What I trying to say here, and this is directed at Labour bloggers, is that its time we started to wake up, get our heads our of our arses and start thinking about how we’re going to factor into the next election campaign – not least as on the evidence so far, if we leave to the party hierarchy to organise something we’ll still be sat here twiddling our thumbs come election time. This is has to be real, it has to be organic and it has to come from the grassroots not the party’s centralised PR machine – in fact one of the more embarrassing and cringeworthy things I’ve noticed one or two Labour bloggers doing (and no, I’m not naming names) is reposting party press releases verbatim on their blogs – if that is you, and you know who you are, then stop it! It’s looks completely artificial, false and, frankly, ridiculous – real people, and real activists, just don’t write like that that and if you do want to flag up an official press release then at least try to find something of your own to say about it in your own words, don’t just repost the damn thing and stick ‘me too’ on the end.

I’m going to try and post some more thoughts on this in due course but for the time being there are a couple of practical things that could be done with the resources (and bloggers) we’ve already got.
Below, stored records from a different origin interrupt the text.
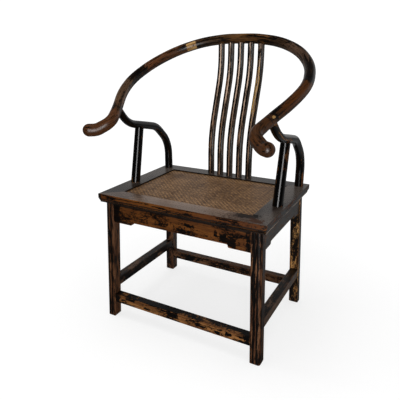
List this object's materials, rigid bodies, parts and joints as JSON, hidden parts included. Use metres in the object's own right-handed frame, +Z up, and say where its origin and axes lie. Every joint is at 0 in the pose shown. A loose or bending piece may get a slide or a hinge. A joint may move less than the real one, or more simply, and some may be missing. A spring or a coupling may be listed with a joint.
{
  "type": "horseshoe back armchair",
  "caption": "Joined hardwood armchair with a round hoop rail, curved slats and S-shaped side posts, a framed woven mat seat, splayed legs and low stretchers.",
  "frame": {"origin": "on the floor, under the middle of the chair's overall width and of its overall length from the hand rests to the back of the hoop", "axes": "+Z up, the front of the chair faces -Y, +X to the right as seen from in front"},
  "size_m": [0.6698, 0.5479, 0.9955],
  "materials": {
    "rail_lacquer": "glossy dark reddish brown lacquer, darker at the joints",
    "black_lacquer": "glossy black lacquer, rubbed to brown on the arrises",
    "worn_lacquer": "black lacquer rubbed through to orange brown wood",
    "seat_lacquer": "satin dark brown lacquer, edges rubbed to brown",
    "woven_mat": "plaited mat, brown, fine diagonal weave",
    "bare_wood": "planed, unfinished hardwood under the seat"
  },
  "bodies": {
    "root": {"apron_front": "worn_lacquer", "apron_left": "worn_lacquer", "apron_rear": "worn_lacquer", "apron_right": "worn_lacquer", "arm_post_left": "black_lacquer", "arm_post_right": "black_lacquer", "leg_front_left": "worn_lacquer", "leg_front_right": "worn_lacquer", "leg_rear_left": "worn_lacquer", "leg_rear_right": "worn_lacquer", "rail_arm_left": "rail_lacquer", "rail_arm_right": "rail_lacquer", "rail_back": "rail_lacquer", "rail_hand_left": "rail_lacquer", "rail_hand_right": "rail_lacquer", "rail_pins": "black_lacquer", "rail_shoulder_left": "rail_lacquer", "rail_shoulder_right": "rail_lacquer", "seat_batten_left": "bare_wood", "seat_batten_right": "bare_wood", "seat_board": "bare_wood", "seat_mat": "woven_mat", "seat_member_front": "seat_lacquer", "seat_member_left": "seat_lacquer", "seat_member_rear": "seat_lacquer", "seat_member_right": "seat_lacquer", "side_post_left": "black_lacquer", "side_post_right": "black_lacquer", "slat_1": "black_lacquer", "slat_2": "black_lacquer", "slat_3": "black_lacquer", "slat_4": "black_lacquer", "slat_5": "black_lacquer", "stretcher_front": "worn_lacquer", "stretcher_left": "worn_lacquer", "stretcher_rear": "worn_lacquer", "stretcher_right": "worn_lacquer"}
  },
  "joints": []
}
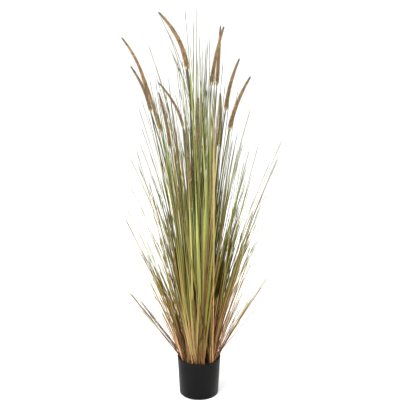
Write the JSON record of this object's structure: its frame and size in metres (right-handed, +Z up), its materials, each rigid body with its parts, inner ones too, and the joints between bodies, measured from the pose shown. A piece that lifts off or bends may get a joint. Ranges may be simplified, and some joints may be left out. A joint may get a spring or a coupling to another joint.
{
  "type": "potted field grass",
  "caption": "Tall ornamental field grass: tufts of long narrow green and straw-brown blades with foxtail flower spikes on thin stems, in a plain black tapered plastic pot.",
  "frame": {"origin": "middle of the pot's flat underside", "axes": "+Z up along the pot's axis, -Y towards the front of the picture, +X to its right"},
  "size_m": [0.599, 0.54, 1.5],
  "materials": {
    "pot": "satin",
    "fill": "matte",
    "stem": "matte",
    "spike": "matte",
    "blade": "matte"
  },
  "bodies": {
    "root": {"pot": "pot", "fill": "fill", "flower_stem_01": "stem", "flower_stem_02": "stem", "flower_stem_03": "stem", "flower_stem_04": "stem", "flower_stem_05": "stem", "flower_stem_06": "stem", "flower_stem_07": "stem", "flower_stem_08": "stem", "flower_stem_09": "stem", "flower_stem_10": "stem", "flower_stem_11": "stem", "flower_stem_12": "stem", "flower_stem_13": "stem", "flower_stem_14": "stem", "flower_stem_15": "stem", "flower_spike_01": "spike", "flower_spike_02": "spike", "flower_spike_03": "spike", "flower_spike_04": "spike", "flower_spike_05": "spike", "flower_spike_06": "spike", "flower_spike_07": "spike", "flower_spike_08": "spike", "flower_spike_09": "spike", "flower_spike_10": "spike", "flower_spike_11": "spike", "flower_spike_12": "spike", "flower_spike_13": "spike", "flower_spike_14": "spike", "flower_spike_15": "spike", "grass_tuft_01": "blade", "grass_tuft_02": "blade", "grass_tuft_03": "blade", "grass_tuft_04": "blade", "grass_tuft_05": "blade", "grass_tuft_06": "blade", "grass_tuft_07": "blade", "grass_tuft_08": "blade", "grass_tuft_09": "blade", "grass_tuft_10": "blade", "grass_tuft_11": "blade", "grass_tuft_12": "blade", "grass_tuft_13": "blade", "grass_tuft_14": "blade", "grass_tuft_15": "blade", "grass_tuft_16": "blade", "grass_tuft_17": "blade", "grass_tuft_18": "blade", "grass_tuft_19": "blade", "grass_tuft_20": "blade", "grass_tuft_21": "blade", "grass_tuft_22": "blade", "grass_tuft_23": "blade", "grass_tuft_24": "blade", "grass_tuft_25": "blade", "grass_tuft_26": "blade", "grass_tuft_27": "blade", "grass_tuft_28": "blade"}
  },
  "joints": []
}
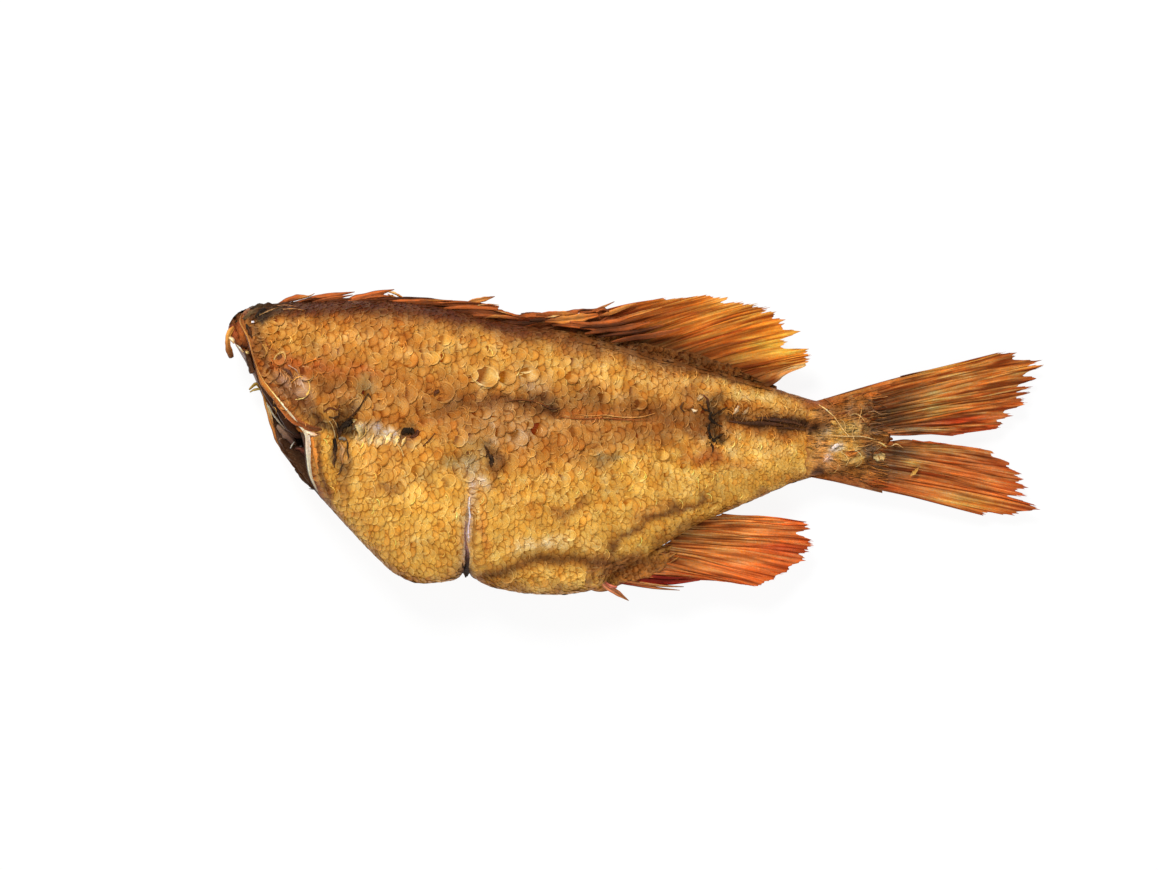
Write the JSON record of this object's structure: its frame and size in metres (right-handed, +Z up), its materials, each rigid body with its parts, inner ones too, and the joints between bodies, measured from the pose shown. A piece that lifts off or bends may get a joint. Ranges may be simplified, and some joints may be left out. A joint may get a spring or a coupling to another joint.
{
  "type": "smoked fish",
  "caption": "Whole hot-smoked fish with its head cut off, lying on its right flank, with golden-brown scaly skin, ragged dried fins and an open gullet at the cut.",
  "frame": {"origin": "centre of the fish's bounding box, on the surface that it lies on", "axes": "+X along the fish from the cut to the tips of the tail, +Y towards its back, +Z up out of its left flank"},
  "size_m": [0.3003, 0.1155, 0.0374],
  "materials": {
    "smoked_skin": "satin, dried and a little oily",
    "dried_fin": "matte, brittle",
    "cut_flesh": "satin, dried"
  },
  "bodies": {
    "root": {"smoked_fish": "smoked_skin"}
  },
  "joints": []
}
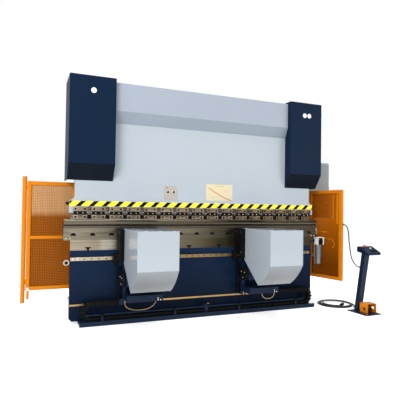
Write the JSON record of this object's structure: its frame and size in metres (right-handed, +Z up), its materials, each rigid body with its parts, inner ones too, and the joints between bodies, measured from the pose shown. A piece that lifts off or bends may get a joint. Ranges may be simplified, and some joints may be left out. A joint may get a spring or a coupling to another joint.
{
  "type": "press brake",
  "caption": "Hydraulic press brake that bends sheet metal: ram on two cylinders, bed with die, sliding tilting sheet followers, back gauge, side guards, foot-switch pedestal.",
  "frame": {"origin": "on the floor under the front face of the bed plate, at the middle of the machine", "axes": "+X along the machine to the operator's right, -Y towards the operator, +Z up"},
  "size_m": [4.29, 2.2502, 2.735],
  "materials": {
    "navy": "satin enamel",
    "pale": "satin enamel",
    "orange": "satin enamel",
    "steel": "ground steel",
    "brass": "dull brass",
    "black": "matte",
    "cable": "matte jacket",
    "hose": "tan jacket",
    "grey": "grey enamel",
    "window": "tinted sheet",
    "red": "gloss",
    "white": "gloss"
  },
  "bodies": {
    "root": {"tray": "navy", "bed_plate": "navy", "cover_left": "navy", "cover_right": "navy", "gauge_base": "navy", "pedestal": "navy", "console": "navy", "side_frame_left": "pale", "side_frame_right": "pale", "hood": "pale", "oil_tank": "pale", "guide_bar": "pale", "pedal_guard": "orange", "table_top": "steel", "die_holder": "steel", "die_block": "steel", "upper_rail": "steel", "lower_rail": "brass", "chain_lower_runs": "black", "foot_cable_connector": "black", "pedestal_cable": "cable", "motor_cable": "cable", "foot_cable": "cable", "foot_cable_coil": "cable", "crowning_drive": "grey", "cylinder_left": "grey", "cylinder_right": "grey", "pump_motor": "grey", "cabinet": "grey"},
    "ram": {"ram": "pale", "ram_panel": "grey", "clamp_bar": "steel", "punch": "steel", "piston_left": "steel", "piston_right": "steel"},
    "ram_button_left": {"ram_button_left": "black"},
    "ram_button_right": {"ram_button_right": "black"},
    "crowning_wedge": {"crowning_wedge": "steel"},
    "carriage_left": {"carriage_left": "navy", "chain_upper_run_left": "black", "hose_left": "hose"},
    "carriage_right": {"carriage_right": "navy", "chain_upper_run_right": "black", "hose_right": "hose"},
    "chain_bend_left": {"chain_bend_left": "black"},
    "chain_bend_right": {"chain_bend_right": "black"},
    "housing_left": {"housing_left": "pale"},
    "housing_right": {"housing_right": "pale"},
    "tilt_disc_left": {"tilt_disc_left": "black"},
    "tilt_disc_right": {"tilt_disc_right": "black"},
    "gauge_beam": {"gauge_beam": "steel"},
    "gauge_finger_left": {"gauge_finger_left": "steel"},
    "gauge_finger_right": {"gauge_finger_right": "steel"},
    "guard_left": {"guard_left": "orange"},
    "guard_right": {"guard_right": "orange", "guard_right_window": "window"},
    "cabinet_door": {"cabinet_door": "grey"},
    "pedal": {"pedal": "black"},
    "stop_button": {"stop_button": "red"},
    "start_button": {"start_button": "white"}
  },
  "joints": [
    {"name": "ram_stroke", "type": "slide", "parent": "root", "child": "ram", "axis": [0, 0, 1], "range_m": [0, 0.2]},
    {"name": "ram_button_left_press", "type": "slide", "parent": "ram", "child": "ram_button_left", "axis": [0, 1, 0], "range_m": [0, 0.005], "stiffness_N_per_m": 800, "springref_m": -0.001},
    {"name": "ram_button_right_press", "type": "slide", "parent": "ram", "child": "ram_button_right", "axis": [0, 1, 0], "range_m": [0, 0.005], "stiffness_N_per_m": 800, "springref_m": -0.001},
    {"name": "crowning_slide", "type": "slide", "parent": "root", "child": "crowning_wedge", "axis": [1, 0, 0], "range_m": [-0.01, 0.01]},
    {"name": "follower_left", "type": "slide", "parent": "root", "child": "carriage_left", "axis": [1, 0, 0], "range_m": [0, 0.4]},
    {"name": "chain_left", "type": "slide", "parent": "carriage_left", "child": "chain_bend_left", "axis": [1, 0, 0], "range_m": [-0.2, 0], "deforming": ["chain_lower_runs"]},
    {"name": "tilt_left", "type": "hinge", "parent": "carriage_left", "child": "housing_left", "pos_m": [0, -0.175, 1.035], "axis": [-1, 0, 0], "range_deg": [0, 60]},
    {"name": "tilt_disc_left", "type": "hinge", "parent": "carriage_left", "child": "tilt_disc_left", "pos_m": [-1.05, -0.215, 0.5], "axis": [-1, 0, 0], "range_deg": [0, 180]},
    {"name": "follower_right", "type": "slide", "parent": "root", "child": "carriage_right", "axis": [1, 0, 0], "range_m": [-0.4, 0]},
    {"name": "chain_right", "type": "slide", "parent": "carriage_right", "child": "chain_bend_right", "axis": [1, 0, 0], "range_m": [0, 0.2], "deforming": ["chain_lower_runs"]},
    {"name": "tilt_right", "type": "hinge", "parent": "carriage_right", "child": "housing_right", "pos_m": [0, -0.175, 1.035], "axis": [-1, 0, 0], "range_deg": [0, 60]},
    {"name": "tilt_disc_right", "type": "hinge", "parent": "carriage_right", "child": "tilt_disc_right", "pos_m": [0.45, -0.215, 0.5], "axis": [-1, 0, 0], "range_deg": [0, 180]},
    {"name": "gauge_travel", "type": "slide", "parent": "root", "child": "gauge_beam", "axis": [0, 1, 0], "range_m": [-0.2, 0.28]},
    {"name": "gauge_finger_left", "type": "slide", "parent": "gauge_beam", "child": "gauge_finger_left", "axis": [1, 0, 0], "range_m": [-0.5, 0.35]},
    {"name": "gauge_finger_right", "type": "slide", "parent": "gauge_beam", "child": "gauge_finger_right", "axis": [1, 0, 0], "range_m": [-0.35, 0.5]},
    {"name": "guard_left", "type": "hinge", "parent": "root", "child": "guard_left", "pos_m": [-1.5, 0.304, 0.96], "axis": [0, 0, 1], "range_deg": [-90, 20]},
    {"name": "guard_right", "type": "hinge", "parent": "root", "child": "guard_right", "pos_m": [1.8, 0.304, 0.96], "axis": [0, 0, 1], "range_deg": [-11, 60]},
    {"name": "cabinet_door", "type": "hinge", "parent": "root", "child": "cabinet_door", "pos_m": [2.17, 0.726, 1.6], "axis": [0, 0, 1], "range_deg": [0, 110]},
    {"name": "pedal_press", "type": "hinge", "parent": "root", "child": "pedal", "pos_m": [1.97948, -0.62313, 0.042], "axis": [0.9988, 0.0489, 0], "range_deg": [0, 9], "stiffness_Nm_per_rad": 25, "springref_deg": -6.88},
    {"name": "stop_press", "type": "slide", "parent": "root", "child": "stop_button", "axis": [-0.0213, 0.4358, -0.8998], "range_m": [0, 0.005], "stiffness_N_per_m": 900, "springref_m": -0.002},
    {"name": "start_press", "type": "slide", "parent": "root", "child": "start_button", "axis": [-0.0213, 0.4358, -0.8998], "range_m": [0, 0.004], "stiffness_N_per_m": 700, "springref_m": -0.001}
  ],
  "couplings": [
    {"joint": "chain_left", "follows": "follower_left", "ratio": -0.5},
    {"joint": "chain_right", "follows": "follower_right", "ratio": -0.5},
    {"joint": "tilt_disc_left", "follows": "tilt_left", "ratio": 3},
    {"joint": "tilt_disc_right", "follows": "tilt_right", "ratio": 3}
  ]
}
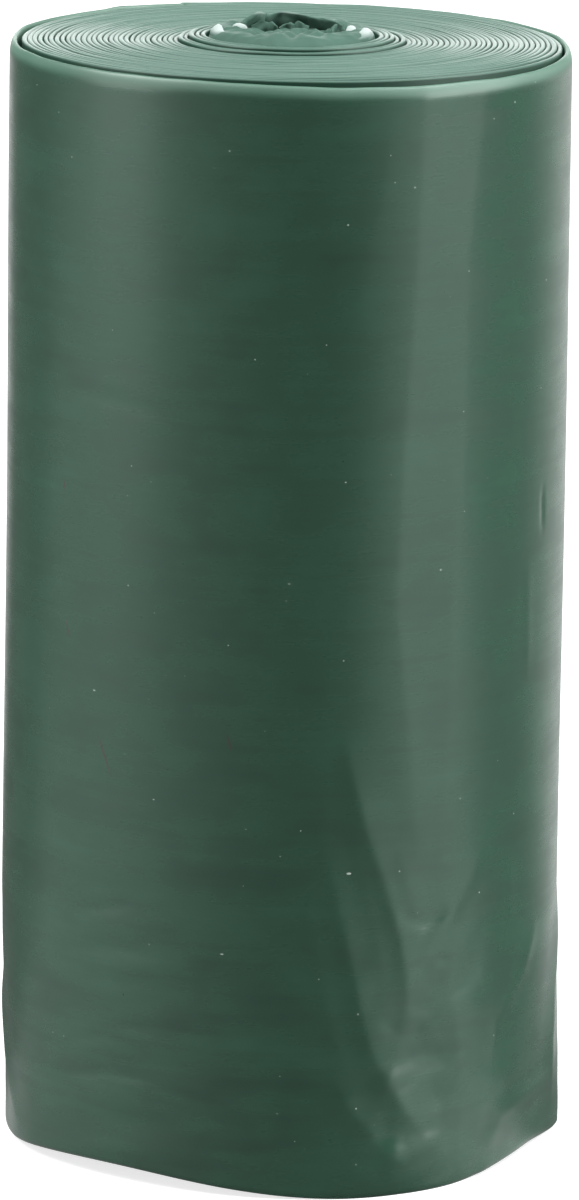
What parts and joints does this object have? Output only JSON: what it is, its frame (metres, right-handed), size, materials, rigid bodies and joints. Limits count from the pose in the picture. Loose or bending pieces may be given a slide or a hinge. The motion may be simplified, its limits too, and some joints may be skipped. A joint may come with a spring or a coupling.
{
  "type": "roll of pet waste bags",
  "caption": "Coreless roll of folded dark green plastic bags, wound from one long web, with a gathered middle; it fits a leash dispenser and bags tear off its free end.",
  "frame": {"origin": "the middle of the foot, on the plane that the hem stands on", "axes": "+Z is the winding axis, from the foot up to the gathered end; -Y is the front; +X is to the right seen from the front"},
  "size_m": [0.0311, 0.031, 0.0622],
  "materials": {
    "film": "satin"
  },
  "bodies": {
    "root": {"bag_roll": "film"}
  },
  "joints": []
}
First off, lets try and stop giving credibility to the Tory’s burgeoning media operation and that means that we stop treating the likes of Iain Dale and Paul Staines as if they were just another couple of bloggers, the same as the rest of us – they’re not. Dales an A-lister and deeply involved in the Tory’s new media operations and Staines, when you take away his Guy Fawkes mask, is a Thatcherite ideologue. If you missed it, then check out this post of Dave Osler’s from last July, which adds yet another dimension to Staines’ background.

Second, there’s a couple of stories out there that we really should be trying to get on top of but on which the response amongst Labour bloggers has been, to say the least, patchy.

Let’s not forget that for all that its people at the top of our own Party that are under investigation by the Met over the ‘loans for peerages’ allegations, the Tory Party’s actions have been considerably less than open and transparent in all this. Long after we’d fronted up as revealed the identities of our backers, they were refusing to release the identities of their’s and did so only after they’d repaid a number of of sizable loans, ensuring that both the identity of their backers and the terms of these loans were kept completely out of the public domain, while the loan themselves were replaced by fresh loans from a number of anonymous non-trading cash shells.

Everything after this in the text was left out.